Protect the Planet Stop TMX volunteers are leading tours through an area where the discovery of hummingbird nests delayed construction of the pipeline.
After being alerted to the presence of hummingbird nests, Environment and Climate Change Canada issued a stop-work order on construction a section of the Trans Mountain project until Aug. 21. Each Saturday from noon to 2 p.m., volunteers with Protect the Planet Stop TMX, an environmental conservation organization, are taking small groups in to the area near the Burnaby and New Westminster border.
“Witness the beauty and wonder that is left of the forest our tree-sit is protecting. Visit the treehouse, which is built and occupied 24/7, in the forest which is slated to be cut down,” said a notice about the tours. “Come learn about the tree-sit, and how a dedicated community of volunteers have successfully stopped the pipeline for almost a year.”
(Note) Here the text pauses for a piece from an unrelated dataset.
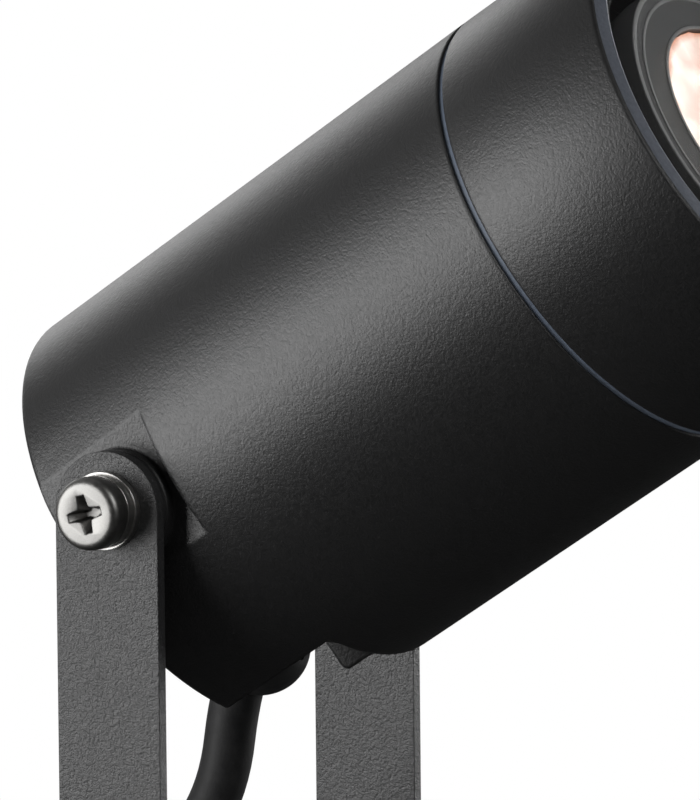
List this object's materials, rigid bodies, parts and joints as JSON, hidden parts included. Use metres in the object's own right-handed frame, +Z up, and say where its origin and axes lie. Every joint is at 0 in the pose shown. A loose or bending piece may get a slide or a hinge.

The tours are family friendly but will pass through some rough forest trails that can be slippery and can include roots, logs and a few slopes. People should wear sturdy footwear, and bring water and a snack.
Organizers note that masks and distancing is mandatory, and dogs aren’t allowed as there are many active ground-nesting birds in the area that can’t be disturbed.
To register for the free tours, go to www.eventbrite.ca (search for Tours to the Treehouse – where the Hummingbird stopped the pipeline). Tour-goers will meet Lower Hume Park’s parking lot.
The Trans Mountain pipeline expansion project involves the construction of a 1,150-kilometre pipeline from Alberta (near Edmonton) to Burnaby. The project, approved by the federal government in June 2019, will expand the capacity of the original 1953 pipeline, by increasing the system’s capacity from 300,000 to 890,000 barrels per day.